Task instructions => Only the lines from the line that has "section = Section(Vector(0, middle), 0, moves)" through the line that has "obj.matrix_parent_inverse = Matrix.Identity(4)" should be reproduced, exactly and with both ends kept.

Items =>
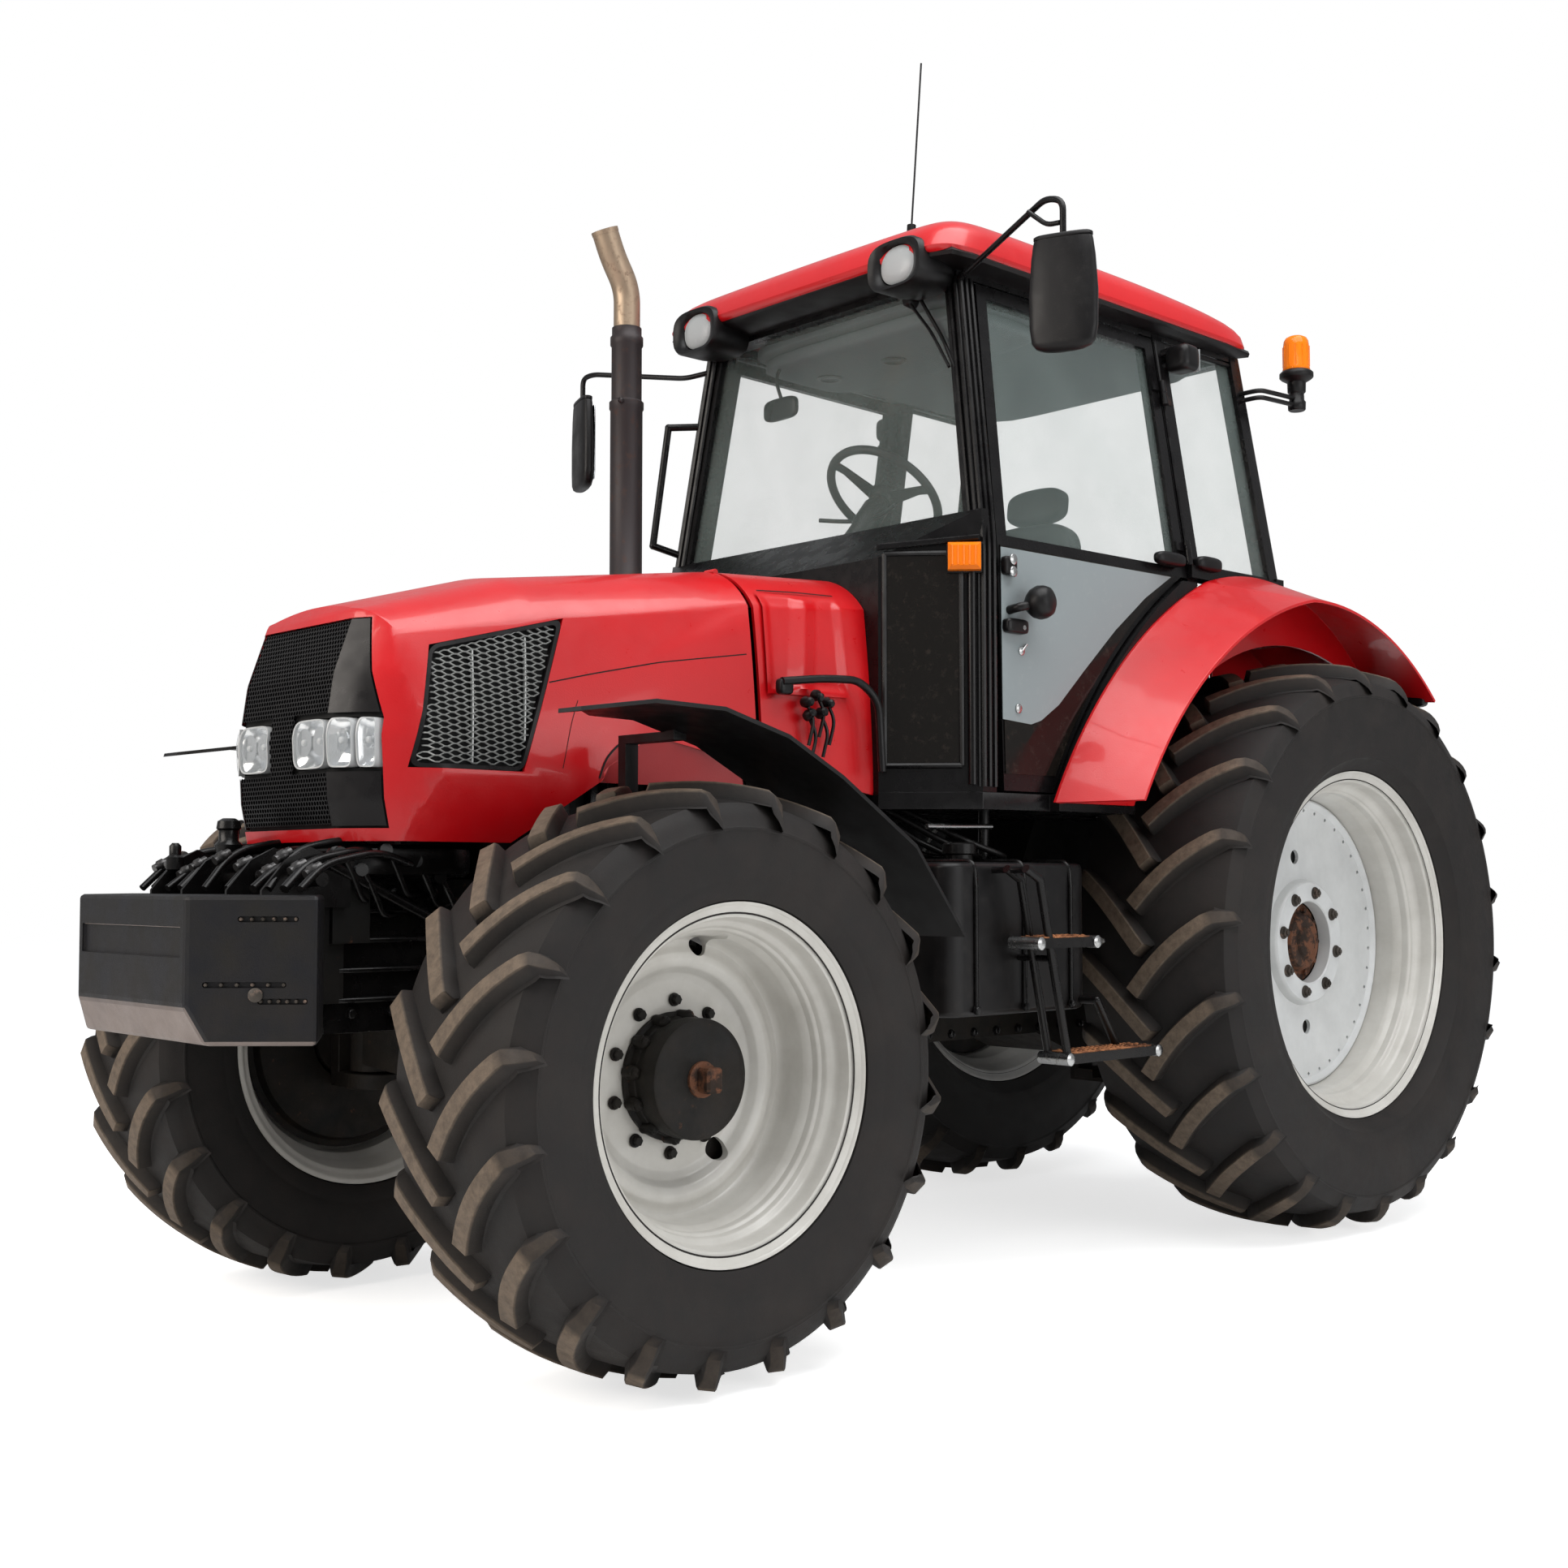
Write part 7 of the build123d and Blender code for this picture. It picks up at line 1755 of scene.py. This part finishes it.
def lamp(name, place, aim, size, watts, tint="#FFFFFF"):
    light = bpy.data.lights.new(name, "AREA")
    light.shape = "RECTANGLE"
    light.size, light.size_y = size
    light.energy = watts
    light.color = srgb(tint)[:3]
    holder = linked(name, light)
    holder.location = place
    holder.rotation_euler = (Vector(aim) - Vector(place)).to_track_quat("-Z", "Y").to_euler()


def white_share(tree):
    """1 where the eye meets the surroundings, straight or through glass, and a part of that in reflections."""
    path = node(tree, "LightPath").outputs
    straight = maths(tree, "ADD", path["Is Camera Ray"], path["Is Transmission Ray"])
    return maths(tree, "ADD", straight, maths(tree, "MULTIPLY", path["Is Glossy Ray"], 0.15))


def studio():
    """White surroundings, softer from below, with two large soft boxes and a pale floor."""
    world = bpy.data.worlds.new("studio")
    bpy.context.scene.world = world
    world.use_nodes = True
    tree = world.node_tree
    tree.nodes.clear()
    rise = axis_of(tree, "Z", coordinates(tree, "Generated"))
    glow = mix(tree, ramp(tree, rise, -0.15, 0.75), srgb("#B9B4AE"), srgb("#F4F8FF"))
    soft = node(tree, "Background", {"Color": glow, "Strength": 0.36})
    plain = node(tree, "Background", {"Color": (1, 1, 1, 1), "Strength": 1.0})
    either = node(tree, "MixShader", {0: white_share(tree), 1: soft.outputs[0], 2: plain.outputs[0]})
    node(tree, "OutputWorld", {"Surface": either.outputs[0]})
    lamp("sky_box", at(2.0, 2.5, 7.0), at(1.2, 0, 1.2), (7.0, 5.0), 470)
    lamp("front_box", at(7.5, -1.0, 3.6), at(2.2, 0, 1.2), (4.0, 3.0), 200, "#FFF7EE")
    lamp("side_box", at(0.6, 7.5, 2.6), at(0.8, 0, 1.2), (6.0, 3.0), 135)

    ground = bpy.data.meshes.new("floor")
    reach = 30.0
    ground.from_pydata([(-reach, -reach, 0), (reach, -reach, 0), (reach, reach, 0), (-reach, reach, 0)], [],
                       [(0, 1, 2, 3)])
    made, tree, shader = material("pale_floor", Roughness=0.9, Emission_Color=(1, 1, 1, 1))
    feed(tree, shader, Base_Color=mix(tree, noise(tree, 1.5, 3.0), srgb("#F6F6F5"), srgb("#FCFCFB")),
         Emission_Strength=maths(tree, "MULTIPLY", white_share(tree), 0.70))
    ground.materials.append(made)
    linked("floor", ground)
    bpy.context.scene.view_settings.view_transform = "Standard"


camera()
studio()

==

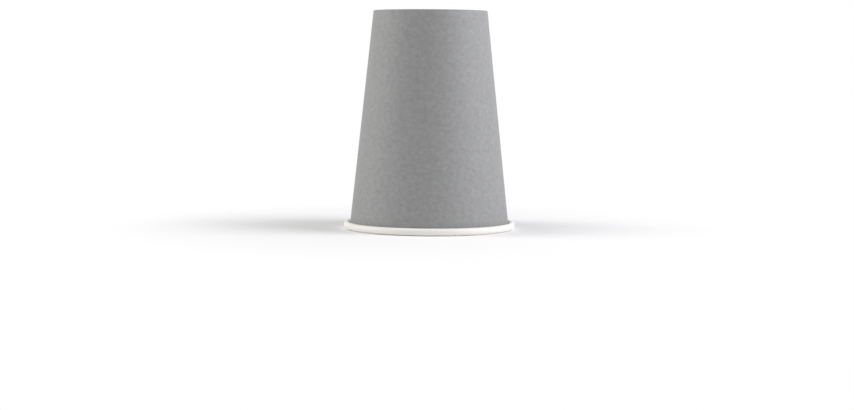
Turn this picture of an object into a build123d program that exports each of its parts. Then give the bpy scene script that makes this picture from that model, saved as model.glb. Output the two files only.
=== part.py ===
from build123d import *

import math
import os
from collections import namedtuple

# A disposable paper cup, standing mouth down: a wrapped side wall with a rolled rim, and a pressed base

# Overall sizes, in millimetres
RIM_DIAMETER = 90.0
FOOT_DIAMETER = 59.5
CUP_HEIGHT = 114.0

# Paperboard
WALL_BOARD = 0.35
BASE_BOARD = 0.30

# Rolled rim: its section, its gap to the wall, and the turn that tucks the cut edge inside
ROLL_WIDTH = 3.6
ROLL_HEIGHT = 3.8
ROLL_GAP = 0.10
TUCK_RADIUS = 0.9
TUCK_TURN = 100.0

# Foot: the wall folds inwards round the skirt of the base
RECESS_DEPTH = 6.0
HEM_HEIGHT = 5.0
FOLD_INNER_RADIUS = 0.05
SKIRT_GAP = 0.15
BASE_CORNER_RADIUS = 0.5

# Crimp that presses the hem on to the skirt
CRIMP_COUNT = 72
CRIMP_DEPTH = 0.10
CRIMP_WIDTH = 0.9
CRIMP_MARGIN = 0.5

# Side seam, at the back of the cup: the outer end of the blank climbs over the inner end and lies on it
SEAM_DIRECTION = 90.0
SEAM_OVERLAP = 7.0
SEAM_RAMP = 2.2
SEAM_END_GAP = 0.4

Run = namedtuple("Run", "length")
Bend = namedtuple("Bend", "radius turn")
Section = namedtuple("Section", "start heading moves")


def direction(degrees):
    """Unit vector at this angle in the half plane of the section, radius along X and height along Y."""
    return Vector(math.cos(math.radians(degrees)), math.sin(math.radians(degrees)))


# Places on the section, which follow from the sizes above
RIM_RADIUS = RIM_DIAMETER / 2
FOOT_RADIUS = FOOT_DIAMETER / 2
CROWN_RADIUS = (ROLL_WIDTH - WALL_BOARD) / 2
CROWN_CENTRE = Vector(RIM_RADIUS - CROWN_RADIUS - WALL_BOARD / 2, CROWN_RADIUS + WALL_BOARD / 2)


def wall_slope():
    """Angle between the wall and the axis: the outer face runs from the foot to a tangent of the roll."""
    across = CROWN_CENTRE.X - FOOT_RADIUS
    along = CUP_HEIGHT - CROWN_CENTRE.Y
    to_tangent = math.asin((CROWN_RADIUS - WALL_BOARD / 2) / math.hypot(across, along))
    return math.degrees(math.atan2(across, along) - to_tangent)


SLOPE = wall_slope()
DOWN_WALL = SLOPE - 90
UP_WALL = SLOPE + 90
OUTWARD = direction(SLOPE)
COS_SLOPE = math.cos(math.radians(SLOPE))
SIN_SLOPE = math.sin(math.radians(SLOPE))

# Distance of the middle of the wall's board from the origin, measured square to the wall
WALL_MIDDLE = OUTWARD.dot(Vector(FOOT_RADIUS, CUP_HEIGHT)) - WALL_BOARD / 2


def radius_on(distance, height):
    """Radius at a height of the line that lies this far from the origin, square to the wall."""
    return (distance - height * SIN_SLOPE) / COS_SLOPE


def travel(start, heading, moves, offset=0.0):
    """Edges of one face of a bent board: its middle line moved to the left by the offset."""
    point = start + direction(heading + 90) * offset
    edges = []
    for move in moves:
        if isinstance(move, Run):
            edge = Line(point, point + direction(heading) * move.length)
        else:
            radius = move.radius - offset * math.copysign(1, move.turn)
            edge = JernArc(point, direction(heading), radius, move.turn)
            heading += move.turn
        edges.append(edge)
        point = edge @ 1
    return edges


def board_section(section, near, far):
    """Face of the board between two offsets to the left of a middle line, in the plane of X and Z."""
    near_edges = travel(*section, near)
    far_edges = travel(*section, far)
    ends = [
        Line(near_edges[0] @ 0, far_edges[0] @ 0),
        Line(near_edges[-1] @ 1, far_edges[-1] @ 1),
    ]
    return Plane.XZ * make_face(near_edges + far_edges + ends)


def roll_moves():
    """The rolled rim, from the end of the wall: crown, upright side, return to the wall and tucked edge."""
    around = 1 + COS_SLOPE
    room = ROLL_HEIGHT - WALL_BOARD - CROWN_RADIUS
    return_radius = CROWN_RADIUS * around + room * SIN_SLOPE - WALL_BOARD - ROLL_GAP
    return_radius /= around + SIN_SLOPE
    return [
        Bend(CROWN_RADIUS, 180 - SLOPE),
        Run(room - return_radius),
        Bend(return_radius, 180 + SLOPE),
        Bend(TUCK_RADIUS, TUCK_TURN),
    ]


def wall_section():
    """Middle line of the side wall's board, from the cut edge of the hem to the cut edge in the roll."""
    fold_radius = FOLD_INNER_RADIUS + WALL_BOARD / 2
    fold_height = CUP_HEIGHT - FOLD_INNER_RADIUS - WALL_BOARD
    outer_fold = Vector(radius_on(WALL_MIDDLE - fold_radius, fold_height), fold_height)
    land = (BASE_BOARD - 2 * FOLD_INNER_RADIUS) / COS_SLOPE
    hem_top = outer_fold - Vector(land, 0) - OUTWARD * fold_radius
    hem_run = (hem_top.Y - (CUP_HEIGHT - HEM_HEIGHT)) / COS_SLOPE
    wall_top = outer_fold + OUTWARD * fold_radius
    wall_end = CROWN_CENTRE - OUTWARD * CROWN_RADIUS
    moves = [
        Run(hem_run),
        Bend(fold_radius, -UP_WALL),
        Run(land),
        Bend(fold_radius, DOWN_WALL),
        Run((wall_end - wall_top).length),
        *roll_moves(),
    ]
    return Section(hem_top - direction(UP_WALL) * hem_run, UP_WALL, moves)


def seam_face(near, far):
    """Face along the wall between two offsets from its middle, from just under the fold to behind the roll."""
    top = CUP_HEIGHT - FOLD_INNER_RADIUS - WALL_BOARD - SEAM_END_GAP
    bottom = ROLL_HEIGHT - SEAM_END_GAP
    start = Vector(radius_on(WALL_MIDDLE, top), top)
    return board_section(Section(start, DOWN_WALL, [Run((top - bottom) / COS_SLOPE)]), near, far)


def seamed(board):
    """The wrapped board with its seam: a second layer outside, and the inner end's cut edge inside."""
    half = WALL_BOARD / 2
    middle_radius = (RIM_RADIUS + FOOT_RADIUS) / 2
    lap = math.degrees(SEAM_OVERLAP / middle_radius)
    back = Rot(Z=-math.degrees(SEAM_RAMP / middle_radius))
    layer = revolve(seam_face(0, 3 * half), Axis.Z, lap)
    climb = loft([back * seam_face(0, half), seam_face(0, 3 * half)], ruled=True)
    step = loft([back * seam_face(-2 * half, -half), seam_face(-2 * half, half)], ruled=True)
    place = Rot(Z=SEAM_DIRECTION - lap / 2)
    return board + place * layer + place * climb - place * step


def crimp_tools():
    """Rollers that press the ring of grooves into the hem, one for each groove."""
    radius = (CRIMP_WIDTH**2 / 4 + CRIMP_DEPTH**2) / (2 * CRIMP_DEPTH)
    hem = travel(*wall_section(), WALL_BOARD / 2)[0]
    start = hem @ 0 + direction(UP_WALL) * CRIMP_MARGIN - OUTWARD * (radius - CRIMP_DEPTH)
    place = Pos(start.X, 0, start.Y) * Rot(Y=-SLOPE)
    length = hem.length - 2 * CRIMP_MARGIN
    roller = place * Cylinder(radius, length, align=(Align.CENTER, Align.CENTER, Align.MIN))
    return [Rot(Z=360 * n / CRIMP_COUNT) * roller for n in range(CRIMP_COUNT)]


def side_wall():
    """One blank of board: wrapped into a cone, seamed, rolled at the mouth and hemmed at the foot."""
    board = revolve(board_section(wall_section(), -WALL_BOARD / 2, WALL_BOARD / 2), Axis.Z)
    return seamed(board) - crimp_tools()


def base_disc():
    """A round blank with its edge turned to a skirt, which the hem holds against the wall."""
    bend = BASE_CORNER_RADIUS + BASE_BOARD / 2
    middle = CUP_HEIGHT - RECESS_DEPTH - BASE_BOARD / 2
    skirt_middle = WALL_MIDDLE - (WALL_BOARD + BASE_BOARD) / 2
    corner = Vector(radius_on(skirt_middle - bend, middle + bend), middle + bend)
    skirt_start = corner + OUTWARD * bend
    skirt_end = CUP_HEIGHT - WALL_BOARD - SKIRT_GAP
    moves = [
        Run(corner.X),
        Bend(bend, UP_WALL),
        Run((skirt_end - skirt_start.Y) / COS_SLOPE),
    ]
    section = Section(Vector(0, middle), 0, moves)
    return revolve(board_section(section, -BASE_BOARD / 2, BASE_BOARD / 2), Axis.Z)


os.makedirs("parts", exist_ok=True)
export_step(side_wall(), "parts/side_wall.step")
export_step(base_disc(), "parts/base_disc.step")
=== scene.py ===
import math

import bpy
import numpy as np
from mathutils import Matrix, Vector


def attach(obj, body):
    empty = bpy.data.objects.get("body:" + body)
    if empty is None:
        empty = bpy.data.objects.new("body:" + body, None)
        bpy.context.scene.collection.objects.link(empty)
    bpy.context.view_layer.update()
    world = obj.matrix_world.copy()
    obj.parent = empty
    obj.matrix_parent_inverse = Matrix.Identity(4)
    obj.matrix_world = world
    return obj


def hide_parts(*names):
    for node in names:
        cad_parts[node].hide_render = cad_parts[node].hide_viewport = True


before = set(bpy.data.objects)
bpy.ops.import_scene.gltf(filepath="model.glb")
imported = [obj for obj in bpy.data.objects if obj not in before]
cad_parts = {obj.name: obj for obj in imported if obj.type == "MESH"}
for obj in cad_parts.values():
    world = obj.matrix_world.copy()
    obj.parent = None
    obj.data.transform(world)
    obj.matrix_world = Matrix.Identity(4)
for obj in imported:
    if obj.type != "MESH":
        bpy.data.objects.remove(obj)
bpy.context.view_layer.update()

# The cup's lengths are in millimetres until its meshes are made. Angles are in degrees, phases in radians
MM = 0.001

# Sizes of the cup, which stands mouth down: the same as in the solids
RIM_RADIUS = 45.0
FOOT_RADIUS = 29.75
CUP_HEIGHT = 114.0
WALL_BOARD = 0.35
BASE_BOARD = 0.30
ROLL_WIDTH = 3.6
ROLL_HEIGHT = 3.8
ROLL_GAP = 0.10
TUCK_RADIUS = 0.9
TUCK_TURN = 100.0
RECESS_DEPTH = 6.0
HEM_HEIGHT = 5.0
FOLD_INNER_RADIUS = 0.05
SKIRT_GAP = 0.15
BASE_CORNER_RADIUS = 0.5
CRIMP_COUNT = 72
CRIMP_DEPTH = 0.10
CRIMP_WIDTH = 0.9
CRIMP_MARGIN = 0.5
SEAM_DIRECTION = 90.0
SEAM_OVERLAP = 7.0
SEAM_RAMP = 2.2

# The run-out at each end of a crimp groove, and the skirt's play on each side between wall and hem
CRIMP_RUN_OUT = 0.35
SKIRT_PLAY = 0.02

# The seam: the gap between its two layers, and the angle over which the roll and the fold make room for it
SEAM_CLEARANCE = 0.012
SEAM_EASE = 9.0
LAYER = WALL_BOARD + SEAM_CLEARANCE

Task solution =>
    section = Section(Vector(0, middle), 0, moves)
    return revolve(board_section(section, -BASE_BOARD / 2, BASE_BOARD / 2), Axis.Z)


os.makedirs("parts", exist_ok=True)
export_step(side_wall(), "parts/side_wall.step")
export_step(base_disc(), "parts/base_disc.step")
=== scene.py ===
import math

import bpy
import numpy as np
from mathutils import Matrix, Vector


def attach(obj, body):
    empty = bpy.data.objects.get("body:" + body)
    if empty is None:
        empty = bpy.data.objects.new("body:" + body, None)
        bpy.context.scene.collection.objects.link(empty)
    bpy.context.view_layer.update()
    world = obj.matrix_world.copy()
    obj.parent = empty
    obj.matrix_parent_inverse = Matrix.Identity(4)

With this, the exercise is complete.